Is it fair to say I’m learning finally what I can’t control? To accept those things I cannot change. This is the coolest city on the continent, and here I am pacing a quiet rut around the Helmholtzplatz. Not going to the Türkischer Markt on the canal, not going to the C|O museum, though this exhibit might well be its last, not running laps around Neukölln. Not even waiting for the night bus after tango with a liter of cold, glass bottled beer. No dancing, no Görlitzer barbecues, no kuchen in the afternoon. With the exception of one trip to the Charité to have my wounds appraised, I’ve not even seen the inside of a U-bahn station.
Prenzlauer Berg is the Park Slope of Berlin. Dogs and baby strollers clot the streets. Chic and lanky stay-at-home dads take their children out for treats at trendy coffee shops. There are drunks in the park, passed out among their empties, but only three of them. Ten metres or so away, the young and hip play table tennis. Graffiti comes in kindergarten colors. We pass the same folk every day: the squat and balding man in cargo shorts, distinctive for his dandy tuftlet of a braid, the swarthy goateed guy who always carries crates of beer, and the couple at the art gallery, who smoke and drink rosé-schorle on their stoop.
Tomorrow we fly to Dublin. And Berlin recedes into this blankness, this pure stretch of hidden days. In retrospect, they look the same: the fruit and kräuter tea, the tartan blanket, the dinners on the balcony each night. Market vegetables made into soup. Evening saunters to the eiscafé. Early bedtimes, Batman movies on the laptop, sleeping away so many hours of this week. There is something pure about it, something contained and unimpeachable. Something not altogether real.
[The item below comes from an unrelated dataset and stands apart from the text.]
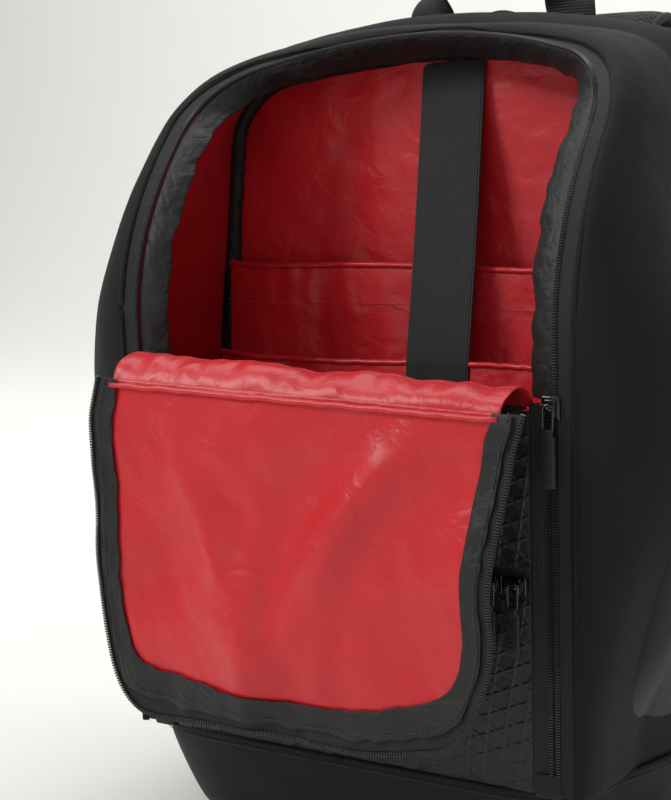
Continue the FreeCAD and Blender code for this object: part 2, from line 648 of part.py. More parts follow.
def pull(label, placement, tab_length):
    """Metal link round the slider's bar and the rubber tab that hangs from it."""
    eye_wall = s.eye_radius + 1
    drop = s.link_drop
    eye = Part.makeCylinder(eye_wall, 3.2, Vector(-1.6, -bar_rise, 0), Vector(1, 0, 0))
    arm = Part.makeBox(3.2, 1.4, drop - 0.5, Vector(-1.6, -bar_rise - 1.6, -drop + 0.5))
    foot = Part.makeBox(s.tab_width - 1, 1.4, 2.5, Vector(-(s.tab_width - 1) / 2, -bar_rise - 1.6, -drop))
    hole = Part.makeCylinder(s.eye_radius, 8, Vector(-4, -bar_rise, 0), Vector(1, 0, 0))
    link = eye.multiFuse([arm, foot]).cut(hole)
    tab = Part.makeBox(s.tab_width, s.tab_wall, tab_length,
                       Vector(-s.tab_width / 2, -bar_rise - 2, -drop - tab_length - 0.05))
    corners = [e for e in tab.Edges if abs(e.tangentAt(e.FirstParameter).y) > 0.99]
    tab = tab.makeFillet(1.4, corners)
    return feature(label, Part.makeCompound([link, tab]), placement)


def build_sliders():
    """Sliders of the three zippers, each with its pull."""
    for side, sign in (("right", 1), ("left", -1)):
        place = on_front(s.main_slider_z)
        place.Base = place.Base + Vector(sign * s.zip_half, 0, 0)
        slider(f"main_slider_{side}", place)
        pull(f"main_pull_{side}", place, s.tab_length)
    right = min(s.pocket_zip_right, s.zip_half - s.tape_edge - 2.3)
    turn = FreeCAD.Placement(Vector(), FreeCAD.Rotation(Vector(0, 1, 0), -90))
    for number, back in ((1, s.slider_length * 1.5 + 1.8), (2, s.slider_length / 2 + 0.6)):
        place = on_front(s.pocket_zip_z)
        place.Base = place.Base + Vector(right - back, 0, 0)
        horizontal = place.multiply(turn) if number == 1 else place.multiply(turn.inverse())
        pocket_slider(f"pocket_slider_{number}", place, horizontal)
        pull(f"pocket_pull_{number}", place, s.tab_length * 0.84)
    side_wall = FreeCAD.Rotation(Vector(0, 0, 1), 90)
    place = FreeCAD.Placement(Vector(s.rear_half + s.coil_height / 2, racket_zip_y, s.racket_slider_z), side_wall)
    slider("racket_slider", place)
    pull("racket_pull", place, s.tab_length)


def pocket_slider(label, upright, horizontal):
    """Slider of the level pocket zipper: the body lies along X and its bar stays level."""
    inner = s.coil_height / 2 + s.slider_play
    width, length, wall = s.slider_width, s.slider_length, s.slider_plate
    plates = []
    for y in (-inner - wall, inner):
        flat = Part.makeBox(length, wall, width, Vector(-length / 2, y, -width / 2))
        corners = [e for e in flat.Edges if abs(e.tangentAt(e.FirstParameter).y) > 0.99]
        plates.append(flat.makeFillet(2.2, corners))
    lead = 1 if horizontal.Rotation.multVec(Vector(0, 0, 1)).x > 0 else -1
    post_x = lead * (length / 2 - 2.1) - 1.3
    post = Part.makeBox(2.6, 2 * inner + wall, s.post_width, Vector(post_x, -inner - wall / 2, -s.post_width / 2))
    cheeks = [Part.makeBox(1.2, bar_rise + s.bar_radius - inner - wall / 2, 3.4,
                           Vector(x, -bar_rise - s.bar_radius, -1.7)) for x in (-3.4, 2.2)]
    bar = Part.makeCylinder(s.bar_radius, 6, Vector(-3, -bar_rise, 0), Vector(1, 0, 0))
    return feature(label, plates[0].multiFuse([plates[1], post, bar] + cheeks), upright)


# ---------------------------------------------------------------- racket compartment's zipper


def build_racket_zipper():
    """Two tapes and two coils that join the main gusset to the racket compartment's gusset."""
    middle = racket_zip_y
    foot = s.base_height + s.gap
    coil_out = s.coil_slot + s.coil_width
    lift = 0.5 * s.coil_height
    tape_low, tape_high = -lift - s.tape_wall / 2, -lift + s.tape_wall / 2
    front_tape = rear_arch.band(tape_low, tape_high, foot, s.gusset_end_y + s.gap, middle - coil_out - 0.1)
    rear_tape = rear_arch.band(tape_low, tape_high, foot, middle + coil_out + 0.1,
                                s.back_y - s.rear_band - s.gap)
    feature("racket_zip_tapes", Part.makeCompound([front_tape, rear_tape]))
    coils = [rear_arch.band(-s.coil_height, 0, foot, y, y + s.coil_width)
             for y in (middle - coil_out, middle + s.coil_slot)]
    feature("racket_zip_coils", Part.makeCompound(coils))


# ---------------------------------------------------------------- bottle pockets


pocket_seam = 4 * s.gap


def pocket_wall_section(z, bulge, outer, inner):
    """Section of a bottle pocket's wall at height z, standing off the gusset by bulge."""
    skin = gusset_profile(Vector(s.zip_half, 0, z), Vector(1, 0, 0), 0, s.gusset_end_y)
    front_point, rear_point = skin[2], skin[-1]
    middle = (skin[3] + skin[-1]) * 0.5
    line = [front_point, skin[3] + (front_point - skin[3]) * 0.25, middle, rear_point]
    lifts = (0.0, 0.8, 1.0, 0.35)
    ring = [Vector(p.x + pocket_seam + bulge * k + outer, p.y, z) for p, k in zip(line, lifts)]
    ring += [Vector(p.x + pocket_seam + bulge * k + inner, p.y, z) for p, k in zip(line[::-1], lifts[::-1])]
    return Part.makePolygon(ring + ring[:1])


def build_bottle_pockets():
    """Open-topped side pockets with an elastic binding round the mouth."""
    wall = s.pocket_wall
    foot = s.base_height + 6
    levels = [(foot, 0.05), (foot + 30, 0.8), (foot + 70, 1.0), (s.bottle_top, 1.0)]
    right = Part.makeLoft([pocket_wall_section(z, s.pocket_bulge * k, wall, 0) for z, k in levels], True, True)
    mirrored("bottle_pocket_left", feature("bottle_pocket_right", right))
    levels = (s.bottle_top + s.gap, s.bottle_top + s.elastic_height)
    band = Part.makeLoft([pocket_wall_section(z, s.pocket_bulge, wall + 0.6, 0) for z in levels], True, True)
    feature("pocket_elastics", Part.makeCompound([band, band.mirror(Vector(), Vector(1, 0, 0))]))


# ---------------------------------------------------------------- handle and shoulder straps

back_face = s.back_y + s.gap + s.shell_wall
handle_y = back_face + s.gap + s.handle_wall / 2 + 1


def build_handle():
    """Haul handle that folds at its feet, and the small webbing loop between them."""
    half, leg, rise = s.handle_half, s.handle_leg, s.handle_rise
    outer = [Vector(-half, 0, 0), Vector(-half * 0.86, 0, rise * 0.62), Vector(-half * 0.55, 0, rise),
             Vector(half * 0.55, 0, rise), Vector(half * 0.86, 0, rise * 0.62), Vector(half, 0, 0)]
    inner = [Vector(half - leg, 0, 0), Vector(half * 0.45, 0, rise * 0.55), Vector(half * 0.36, 0, rise * 0.74),
             Vector(-half * 0.36, 0, rise * 0.74), Vector(-half * 0.45, 0, rise * 0.55), Vector(leg - half, 0, 0)]
    ring = outer + inner
    face = Part.Face(Part.makePolygon(ring + ring[:1]))
    face.translate(Vector(0, -s.handle_wall / 2, 2.5))
    feature("haul_handle", face.extrude(Vector(0, s.handle_wall, 0)),
            FreeCAD.Placement(Vector(0, handle_y, s.handle_z), FreeCAD.Rotation()))
    radius, wall = s.loop_width / 2, s.tail_wall
    centre = Vector(0, back_face + s.gap + 1, s.handle_z - 16)
    tube = Part.makeCylinder(radius, s.loop_depth, centre, Vector(0, 1, 0))
    hole = Part.makeCylinder(radius - wall, s.loop_depth + 2, centre - Vector(0, 1, 0), Vector(0, 1, 0))
    below = Part.makeBox(4 * radius, 4 * s.loop_depth, 2 * radius,
                         centre - Vector(2 * radius, 2 * s.loop_depth, 2 * radius + 1))
    feature("hang_loop", tube.cut(hole).cut(below))


def strap_section(centre, across, normal, width, wall):
    """Rectangle of a strap at one point of its route."""
    across, normal = across * (width / 2), normal * (wall / 2)
    ring = [centre - across - normal, centre + across - normal, centre + across + normal, centre - across + normal]
    return Part.makePolygon(ring + ring[:1])


def strap_loft(route, widths, wall):
    """Ruled strap through a route of points, with a width at each."""
    sections = []
    for i, point in enumerate(route):
        before, after = route[max(i - 1, 0)], route[min(i + 1, len(route) - 1)]
        along = (after - before).normalize()
        across = Vector(1, 0, 0) - along * along.x
        across.normalize()
        normal = along.cross(across).normalize()
        sections.append(strap_section(point, across, normal, widths[i], wall))
    return Part.makeLoft(sections, True, True)


def build_shoulder_straps():
    """Padded straps with ladder locks and adjusting webbing."""
    y = back_face
    top = s.handle_z
    pad_route = [Vector(60, y + 15, top - 24), Vector(61, y + 26, top - 3), Vector(63, y + 44, top + 1),
                 Vector(67, y + 60, top - 24), Vector(75, y + 66, top - 76), Vector(86, y + 62, top - 132),
                 Vector(99, y + 52, top - 184)]
    full = s.strap_width
    pad = feature("shoulder_strap_right",
                  strap_loft(pad_route, [full * 0.8, full, full, full, full, full * 0.86, full * 0.66], s.strap_wall))
    mirrored("shoulder_strap_left", pad)
    along = (pad_route[-1] - pad_route[-2]).normalize()
    lock_at = pad_route[-1] + along * (s.lock_length / 2 + 1)
    across = (Vector(1, 0, 0) - along * along.x).normalize()
    normal = along.cross(across).normalize()
    rotation = FreeCAD.Rotation(across, normal, along, "ZXY")
    frame = Part.makeBox(s.lock_width, s.lock_wall, s.lock_length,
                         Vector(-s.lock_width / 2, -s.lock_wall / 2, -s.lock_length / 2))
    corners = [e for e in frame.Edges if abs(e.tangentAt(e.FirstParameter).y) > 0.99]
    frame = frame.makeFillet(3, corners)
    slots = [Part.makeBox(s.lock_width - 7, 3 * s.lock_wall, 4.4,
                          Vector(-(s.lock_width - 7) / 2, -1.5 * s.lock_wall, z)) for z in (-11, -2.2, 6.6)]
    lock = feature("ladder_lock_right", frame.cut(Part.makeCompound(slots)), FreeCAD.Placement(lock_at, rotation))
    mirrored("ladder_lock_left", lock)
    lock_end = lock_at + along * (s.lock_length / 2 + 2.5)
    tail_route = [lock_end, Vector(114, y + 28, 160), Vector(121, y + 12, 110), Vector(124, y + 7, 84)]
    tail = feature("strap_webbing_right", strap_loft(tail_route, [s.tail_width] * 4, s.tail_wall))
    mirrored("strap_webbing_left", tail)
    patches = [Part.makeBox(s.strap_width * 0.8, 5, 26, Vector(60 - s.strap_width * 0.4, y + s.gap, top - 58)),
               Part.makeBox(30, 5, 24, Vector(124 - 15, y + s.gap, 56)),
               Part.makeBox(s.handle_leg, s.handle_wall, 28,
                            Vector(s.handle_half - s.handle_leg, handle_y - s.handle_wall / 2, s.handle_z - 28))]
    right = Part.makeCompound(patches)
    feature("sewn_patches", Part.makeCompound(patches + right.mirror(Vector(), Vector(1, 0, 0)).Solids))


# ---------------------------------------------------------------- build, check and write

build_base()
build_back()
build_gusset()
build_main_zipper()
build_flap()
build_fold()
build_lower_front()
build_inner_pockets()
build_sliders()
build_racket_zipper()
build_bottle_pockets()
build_handle()
build_shoulder_straps()
doc.recompute()

for item in doc.Objects:
    if "Invalid" in item.State or "Error" in item.State:
        raise RuntimeError(f"{item.Label} failed to recompute")
for item in nodes:
    if item.Shape.isNull() or not item.Shape.isValid() or not item.Shape.Solids:
        raise RuntimeError(f"{item.Label} has no valid solid")

os.makedirs("parts", exist_ok=True)
for item in nodes:
    item.Shape.exportStep(os.path.join("parts", item.Label + ".step"))
print(f"{len(nodes)} sub-parts written")
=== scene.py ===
"""Racket backpack with its front flap unzipped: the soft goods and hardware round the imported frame."""

import logging
import math
from collections.abc import Sequence
from dataclasses import dataclass
from enum import Enum

import bmesh
import bpy
from mathutils import Matrix, Vector, noise
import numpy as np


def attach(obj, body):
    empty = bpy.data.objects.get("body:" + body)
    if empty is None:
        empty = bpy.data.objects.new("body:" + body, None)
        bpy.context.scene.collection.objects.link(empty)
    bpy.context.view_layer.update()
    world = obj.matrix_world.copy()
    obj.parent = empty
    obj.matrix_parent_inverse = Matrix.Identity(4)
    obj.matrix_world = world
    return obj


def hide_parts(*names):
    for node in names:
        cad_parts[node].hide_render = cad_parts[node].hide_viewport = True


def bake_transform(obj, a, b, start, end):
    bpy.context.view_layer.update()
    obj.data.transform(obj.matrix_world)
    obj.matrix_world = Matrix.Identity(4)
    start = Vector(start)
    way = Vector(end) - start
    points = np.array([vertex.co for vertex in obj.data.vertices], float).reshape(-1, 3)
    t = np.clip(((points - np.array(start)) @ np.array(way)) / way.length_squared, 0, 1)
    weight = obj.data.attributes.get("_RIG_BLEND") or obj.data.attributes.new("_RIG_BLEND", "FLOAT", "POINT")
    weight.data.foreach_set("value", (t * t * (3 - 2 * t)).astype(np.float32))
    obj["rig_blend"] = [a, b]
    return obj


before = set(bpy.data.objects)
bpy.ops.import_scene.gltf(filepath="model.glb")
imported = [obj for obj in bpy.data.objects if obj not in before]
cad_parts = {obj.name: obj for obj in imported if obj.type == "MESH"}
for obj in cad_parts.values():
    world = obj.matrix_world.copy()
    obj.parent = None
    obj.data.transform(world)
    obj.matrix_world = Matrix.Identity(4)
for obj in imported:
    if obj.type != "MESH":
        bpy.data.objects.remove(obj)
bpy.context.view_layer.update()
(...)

Tonight we meet some friends for dinner, just a few blocks’ walk from here. We’ll do a load of laundry and erase all trace of us. We have no wild and lyric answer for those who’ll ask about our time here. It passed in unrecorded moments. How Berlin is ever shabby, ever stylish. How in summer everything but the buildings in the street is green. How it’s chill so no one notices one couple folded in, our tortoise pace, our temporary stay, and my discreet recuperating. How we caught the last half of a Euro cup game, and watched Germany net their winning goal. And how just at that moment a cab sped by—one toot of his horn in madcap approbation, a flag flapping from his window as he passed.